Was Meinungen von Nachrichten unterscheidet.
In den sechziger Jahren interpretierte die Band The Who den Rock n Roll als wildes Dauerfeuer aus Akkorden, Rhythmen und zerstörten Instrumenten.Vergrößern des Bildes
In den sechziger Jahren interpretierte die Band The Who den Rock n Roll als wildes Dauerfeuer aus Akkorden, Rhythmen und zerstörten Instrumenten. (Quelle: imago images)

Guten Morgen, liebe Leserinnen und Leser,

hoffentlich haben Sie heute Morgen etwas Feines in Ihren Stiefeln gefunden. Ich habe zwar nichts in den Schuhen, wohl aber viel Feines in meinem E-Mail-Postfach gefunden: In den vergangenen Tagen haben uns besonders viele Zuschriften von Leserinnen und Lesern erreicht. Dafür danke ich sehr herzlich. Ob Anregungen, Lob oder Kritik: Zwar kann ich nicht jede Nachricht persönlich beantworten, aber ich lese sie alle gerne.

Und hier ist der kommentierte Überblick über die Themen des Tages:

WAS WAR?

Weihnachten ist das Fest der Liebe, aber bei manchen ist es vor allem die Vorfreude auf die Geschenke, die die Augen leuchten lässt. So erklärt sich auch die freudige Erregung unter Abgeordneten und Anhängern der Demokratischen Partei in den USA. Noch vor Weihnachten soll das Repräsentantenhaus über die formale Eröffnung des Amtsenthebungsverfahrens gegen Präsident Trump abstimmen. Da die Demokraten in der Kammer die Mehrheit stellen, wird ihr Wunsch in Erfüllung gehen.
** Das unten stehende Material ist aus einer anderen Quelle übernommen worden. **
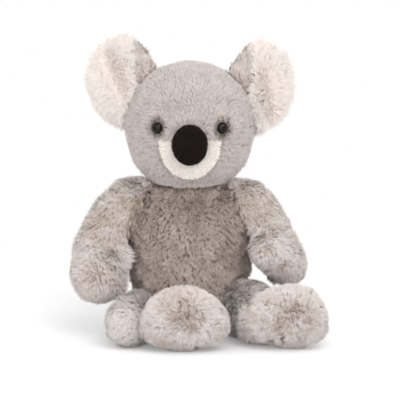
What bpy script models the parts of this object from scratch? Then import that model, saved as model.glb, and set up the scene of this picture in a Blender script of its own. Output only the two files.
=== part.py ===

Es ist die Stunde der Verfassung, was zu großen Worten Anlass gibt. Denn ihrer Verfassung bringen Amerikaner nicht nur gebührenden Respekt entgegen, wie auch wir das gegenüber dem Grundgesetz tun. Sie begegnen der Verfassung – und den Gründervätern, die sie zu Papier gebracht haben – mit einer religiösen Verehrung, als sei sie auf einer Tontafel direkt vom Berg Sinai herabgereicht worden. Diese Überhöhung des eigenen politischen Systems, als Gottes Segnung für die Menschheit, lädt zu Selbstüberschätzung geradezu ein. Jüngstes Opfer: die Demokraten.

Nancy Pelosi, Sprecherin des Repräsentantenhauses und als solche nicht nur die mächtigste Vertreterin der Demokraten, sondern auch die Nummer drei in der Hierarchie der Vereinigten Staaten, trat gestern feierlich vor die Nation. Von Fahnen eingerahmt, kündigte sie in Worten voller Pathos an, nun die Anklageschrift gegen den Präsidenten verfassen zu lassen. Zitate der Gründerväter, in der heute recht befremdlichen Sprache des 18. Jahrhunderts, durchtränkten ihre Rede. Verfassungspatrioten mit höherem Bildungsabschluss, die Herrn Trump ohnehin für einen Primitivling halten und sowieso die Demokraten wählen, werden da zufrieden nicken. Und gar nicht merken, wie reich sie nicht sich, sondern Donald Trump schon zum Nikolaustag beschenken.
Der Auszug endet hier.